* [DESCRIPTION OF THE TASK]
Everything from the line containing "obj.matrix_world = world" through the line containing "bpy.data.objects.remove(obj)" should be repeated exactly, and nothing else from the data.

* [DATA PROVIDED]
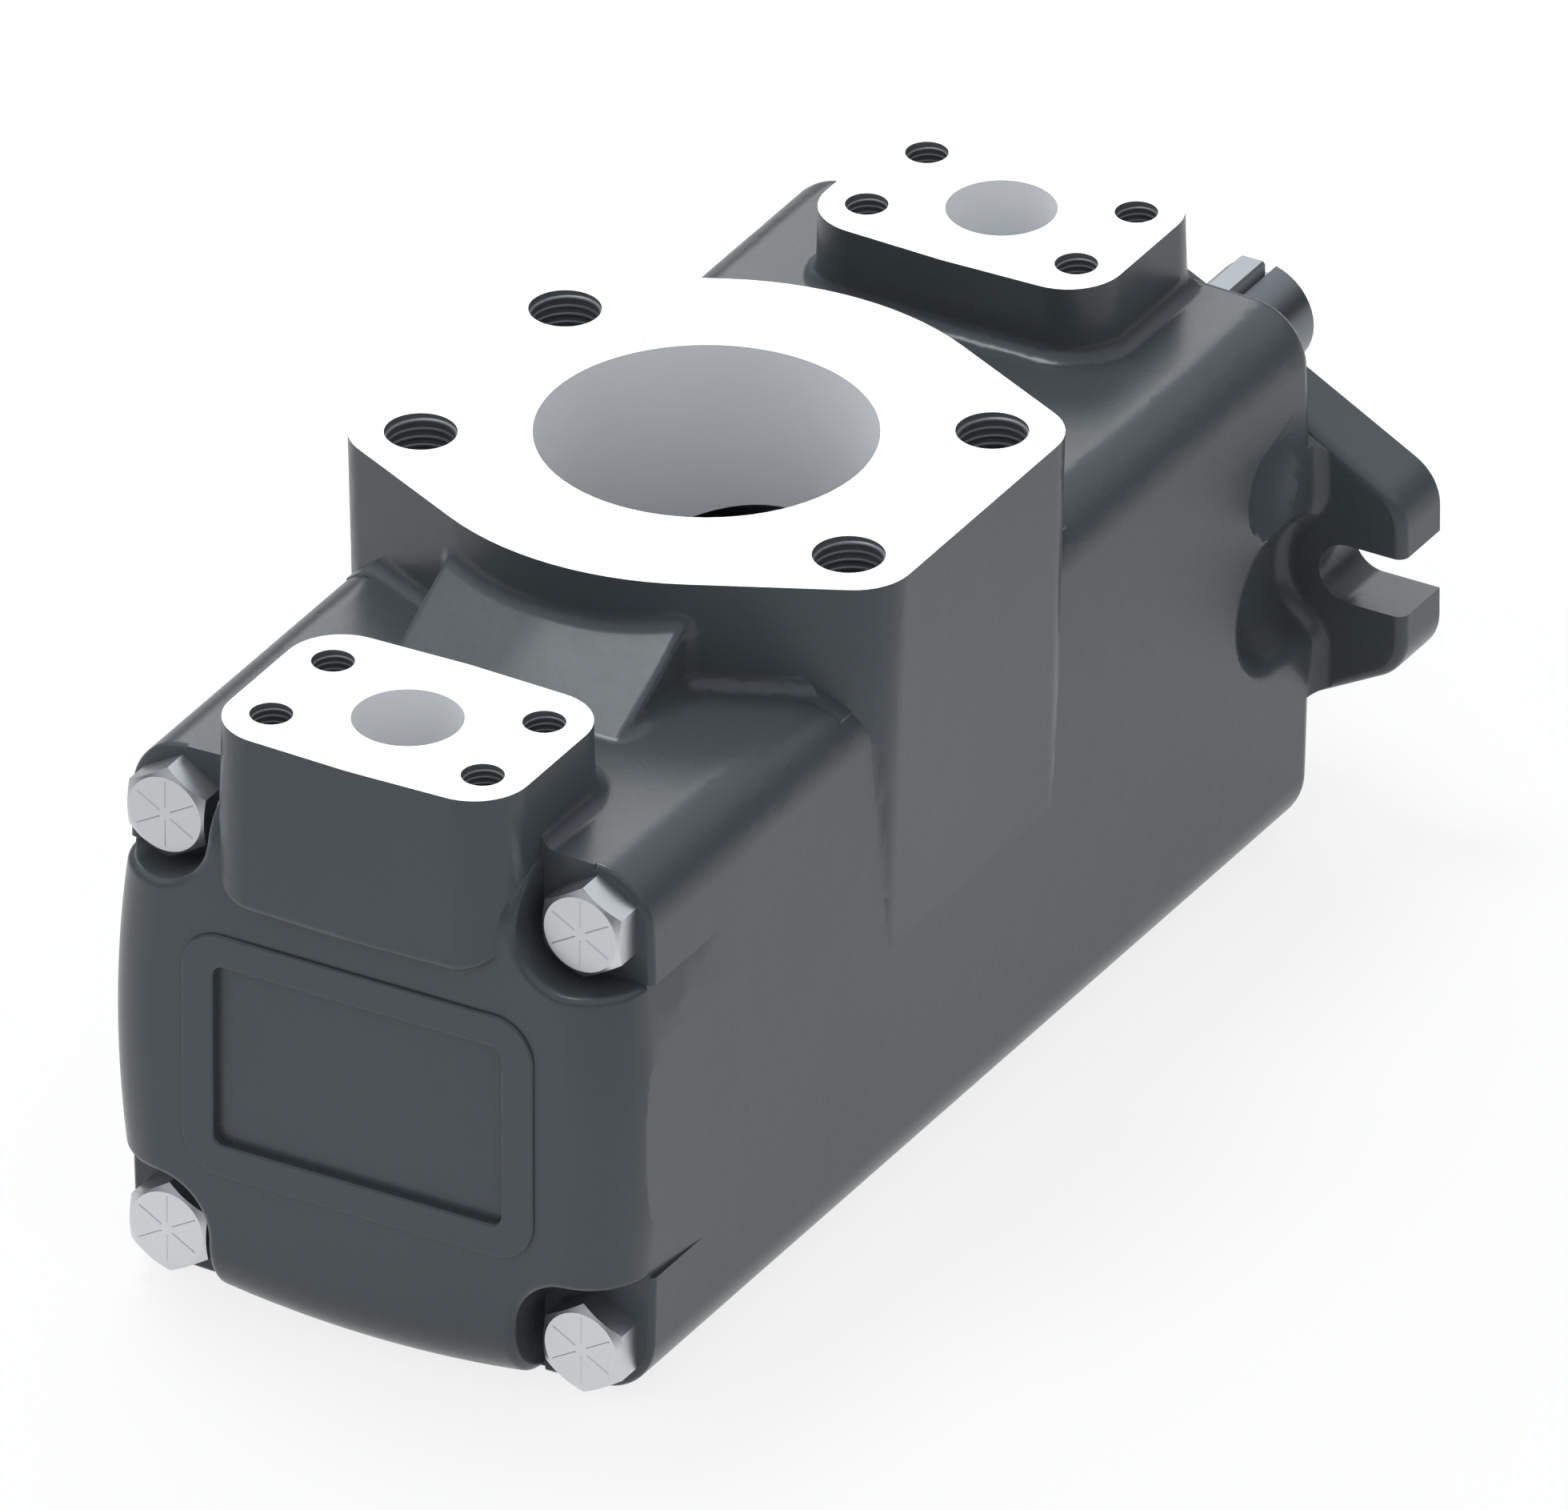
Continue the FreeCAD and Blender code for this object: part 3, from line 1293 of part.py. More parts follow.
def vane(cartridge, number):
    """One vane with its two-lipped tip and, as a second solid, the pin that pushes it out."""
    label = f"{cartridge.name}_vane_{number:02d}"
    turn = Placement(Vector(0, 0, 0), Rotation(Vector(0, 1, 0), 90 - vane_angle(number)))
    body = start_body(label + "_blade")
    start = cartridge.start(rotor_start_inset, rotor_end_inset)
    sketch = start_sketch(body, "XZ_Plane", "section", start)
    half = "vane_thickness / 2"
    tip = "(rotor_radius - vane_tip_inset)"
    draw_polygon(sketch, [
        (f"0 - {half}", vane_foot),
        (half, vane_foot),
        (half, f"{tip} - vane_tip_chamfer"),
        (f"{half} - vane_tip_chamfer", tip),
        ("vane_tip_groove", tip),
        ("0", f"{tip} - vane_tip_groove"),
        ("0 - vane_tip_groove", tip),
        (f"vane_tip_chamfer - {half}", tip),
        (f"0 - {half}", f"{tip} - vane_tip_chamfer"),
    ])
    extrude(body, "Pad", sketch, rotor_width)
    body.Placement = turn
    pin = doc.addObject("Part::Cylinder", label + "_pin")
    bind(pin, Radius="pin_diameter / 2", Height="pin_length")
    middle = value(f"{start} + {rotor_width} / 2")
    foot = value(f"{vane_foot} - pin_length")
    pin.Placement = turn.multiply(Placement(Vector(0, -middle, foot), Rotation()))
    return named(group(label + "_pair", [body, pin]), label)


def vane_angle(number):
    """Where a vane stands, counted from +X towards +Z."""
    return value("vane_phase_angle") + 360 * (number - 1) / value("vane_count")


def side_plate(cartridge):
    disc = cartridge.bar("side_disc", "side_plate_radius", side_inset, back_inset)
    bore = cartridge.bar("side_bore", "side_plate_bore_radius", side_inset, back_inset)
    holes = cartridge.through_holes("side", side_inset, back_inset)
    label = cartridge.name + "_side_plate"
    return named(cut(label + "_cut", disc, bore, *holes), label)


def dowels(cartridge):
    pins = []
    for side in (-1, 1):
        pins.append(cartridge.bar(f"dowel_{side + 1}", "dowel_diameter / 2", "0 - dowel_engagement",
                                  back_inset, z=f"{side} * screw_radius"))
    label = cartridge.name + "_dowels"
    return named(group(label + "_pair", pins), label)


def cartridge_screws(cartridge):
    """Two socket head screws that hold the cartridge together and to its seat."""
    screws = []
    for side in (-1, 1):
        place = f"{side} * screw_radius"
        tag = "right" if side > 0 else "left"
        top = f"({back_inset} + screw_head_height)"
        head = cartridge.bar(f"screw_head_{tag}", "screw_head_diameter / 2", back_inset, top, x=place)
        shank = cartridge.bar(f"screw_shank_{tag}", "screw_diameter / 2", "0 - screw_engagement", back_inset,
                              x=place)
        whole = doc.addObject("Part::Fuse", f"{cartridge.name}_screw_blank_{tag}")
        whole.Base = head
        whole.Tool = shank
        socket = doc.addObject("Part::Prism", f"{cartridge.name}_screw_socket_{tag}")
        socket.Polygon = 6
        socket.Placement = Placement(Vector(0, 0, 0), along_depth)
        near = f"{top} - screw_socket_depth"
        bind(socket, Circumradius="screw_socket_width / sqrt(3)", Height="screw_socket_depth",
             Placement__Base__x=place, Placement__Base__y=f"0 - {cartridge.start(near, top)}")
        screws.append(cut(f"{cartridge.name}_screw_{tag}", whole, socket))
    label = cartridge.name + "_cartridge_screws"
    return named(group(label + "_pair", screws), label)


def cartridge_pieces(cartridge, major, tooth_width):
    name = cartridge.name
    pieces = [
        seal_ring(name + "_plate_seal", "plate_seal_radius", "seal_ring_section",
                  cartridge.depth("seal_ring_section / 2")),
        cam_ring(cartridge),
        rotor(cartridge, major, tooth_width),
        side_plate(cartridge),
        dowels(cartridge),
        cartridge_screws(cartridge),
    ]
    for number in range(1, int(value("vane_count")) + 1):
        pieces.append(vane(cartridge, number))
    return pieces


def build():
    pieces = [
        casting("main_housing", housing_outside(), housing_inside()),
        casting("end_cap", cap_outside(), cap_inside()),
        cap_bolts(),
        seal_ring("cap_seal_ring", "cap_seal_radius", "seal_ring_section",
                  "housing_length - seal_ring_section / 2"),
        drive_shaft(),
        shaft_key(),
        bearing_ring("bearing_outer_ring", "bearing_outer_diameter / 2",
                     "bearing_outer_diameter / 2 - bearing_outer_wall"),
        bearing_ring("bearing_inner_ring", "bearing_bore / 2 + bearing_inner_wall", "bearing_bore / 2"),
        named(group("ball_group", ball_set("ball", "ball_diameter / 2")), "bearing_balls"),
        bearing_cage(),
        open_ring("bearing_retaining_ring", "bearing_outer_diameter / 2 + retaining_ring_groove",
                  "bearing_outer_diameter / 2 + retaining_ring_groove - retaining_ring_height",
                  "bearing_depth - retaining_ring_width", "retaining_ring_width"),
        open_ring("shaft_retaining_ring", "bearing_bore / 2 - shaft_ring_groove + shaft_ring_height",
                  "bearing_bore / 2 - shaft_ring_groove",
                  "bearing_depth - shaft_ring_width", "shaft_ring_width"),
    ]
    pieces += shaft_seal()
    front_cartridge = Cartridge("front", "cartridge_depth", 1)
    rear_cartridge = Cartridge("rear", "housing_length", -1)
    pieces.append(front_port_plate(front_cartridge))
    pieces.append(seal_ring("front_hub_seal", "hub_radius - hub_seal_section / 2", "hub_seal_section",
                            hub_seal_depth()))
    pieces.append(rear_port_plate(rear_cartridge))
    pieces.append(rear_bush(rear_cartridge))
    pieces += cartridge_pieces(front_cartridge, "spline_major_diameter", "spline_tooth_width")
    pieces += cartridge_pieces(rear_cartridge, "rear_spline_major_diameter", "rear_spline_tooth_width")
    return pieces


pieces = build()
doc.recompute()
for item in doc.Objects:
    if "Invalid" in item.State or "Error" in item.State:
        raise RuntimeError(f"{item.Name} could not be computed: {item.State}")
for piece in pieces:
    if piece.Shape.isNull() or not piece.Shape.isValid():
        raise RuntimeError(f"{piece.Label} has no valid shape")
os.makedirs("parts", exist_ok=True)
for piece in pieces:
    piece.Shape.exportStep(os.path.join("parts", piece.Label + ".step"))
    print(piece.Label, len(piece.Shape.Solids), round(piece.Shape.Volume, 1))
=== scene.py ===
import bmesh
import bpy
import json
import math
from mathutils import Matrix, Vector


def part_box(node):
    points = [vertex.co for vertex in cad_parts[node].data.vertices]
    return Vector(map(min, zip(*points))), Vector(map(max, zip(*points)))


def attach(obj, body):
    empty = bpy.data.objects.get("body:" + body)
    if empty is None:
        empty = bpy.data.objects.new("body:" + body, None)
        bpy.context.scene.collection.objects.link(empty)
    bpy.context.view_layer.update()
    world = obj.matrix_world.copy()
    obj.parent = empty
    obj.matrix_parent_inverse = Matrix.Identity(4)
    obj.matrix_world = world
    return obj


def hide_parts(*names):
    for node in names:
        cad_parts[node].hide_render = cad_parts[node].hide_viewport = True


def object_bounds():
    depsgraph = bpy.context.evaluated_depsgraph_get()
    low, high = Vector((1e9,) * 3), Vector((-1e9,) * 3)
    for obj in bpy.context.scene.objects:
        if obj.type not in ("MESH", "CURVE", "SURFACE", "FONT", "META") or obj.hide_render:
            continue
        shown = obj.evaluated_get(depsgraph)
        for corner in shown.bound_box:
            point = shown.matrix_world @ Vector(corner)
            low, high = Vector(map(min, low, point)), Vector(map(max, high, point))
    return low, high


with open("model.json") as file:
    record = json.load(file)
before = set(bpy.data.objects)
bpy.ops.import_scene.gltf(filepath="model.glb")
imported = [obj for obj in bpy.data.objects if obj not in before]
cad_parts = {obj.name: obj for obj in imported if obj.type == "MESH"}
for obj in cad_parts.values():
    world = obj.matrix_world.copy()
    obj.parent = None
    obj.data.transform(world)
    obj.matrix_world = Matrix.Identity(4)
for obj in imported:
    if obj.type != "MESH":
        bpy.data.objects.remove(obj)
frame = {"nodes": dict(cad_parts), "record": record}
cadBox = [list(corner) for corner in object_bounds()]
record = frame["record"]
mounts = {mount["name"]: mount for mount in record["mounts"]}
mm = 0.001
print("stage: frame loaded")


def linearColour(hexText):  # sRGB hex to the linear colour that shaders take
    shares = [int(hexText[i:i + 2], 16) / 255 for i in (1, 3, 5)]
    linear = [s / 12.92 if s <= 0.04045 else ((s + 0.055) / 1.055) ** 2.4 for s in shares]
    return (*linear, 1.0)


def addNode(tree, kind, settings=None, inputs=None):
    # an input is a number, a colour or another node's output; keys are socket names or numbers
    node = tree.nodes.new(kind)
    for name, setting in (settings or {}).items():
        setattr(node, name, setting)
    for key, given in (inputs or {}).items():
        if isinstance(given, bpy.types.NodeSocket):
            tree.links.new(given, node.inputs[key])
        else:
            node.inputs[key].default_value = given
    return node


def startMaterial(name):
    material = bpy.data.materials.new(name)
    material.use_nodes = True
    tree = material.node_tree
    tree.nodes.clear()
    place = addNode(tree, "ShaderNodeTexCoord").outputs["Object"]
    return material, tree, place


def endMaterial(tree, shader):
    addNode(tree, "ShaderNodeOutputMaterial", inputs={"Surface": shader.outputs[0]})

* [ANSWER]
    obj.matrix_world = world
    return obj


def hide_parts(*names):
    for node in names:
        cad_parts[node].hide_render = cad_parts[node].hide_viewport = True


def object_bounds():
    depsgraph = bpy.context.evaluated_depsgraph_get()
    low, high = Vector((1e9,) * 3), Vector((-1e9,) * 3)
    for obj in bpy.context.scene.objects:
        if obj.type not in ("MESH", "CURVE", "SURFACE", "FONT", "META") or obj.hide_render:
            continue
        shown = obj.evaluated_get(depsgraph)
        for corner in shown.bound_box:
            point = shown.matrix_world @ Vector(corner)
            low, high = Vector(map(min, low, point)), Vector(map(max, high, point))
    return low, high


with open("model.json") as file:
    record = json.load(file)
before = set(bpy.data.objects)
bpy.ops.import_scene.gltf(filepath="model.glb")
imported = [obj for obj in bpy.data.objects if obj not in before]
cad_parts = {obj.name: obj for obj in imported if obj.type == "MESH"}
for obj in cad_parts.values():
    world = obj.matrix_world.copy()
    obj.parent = None
    obj.data.transform(world)
    obj.matrix_world = Matrix.Identity(4)
for obj in imported:
    if obj.type != "MESH":
        bpy.data.objects.remove(obj)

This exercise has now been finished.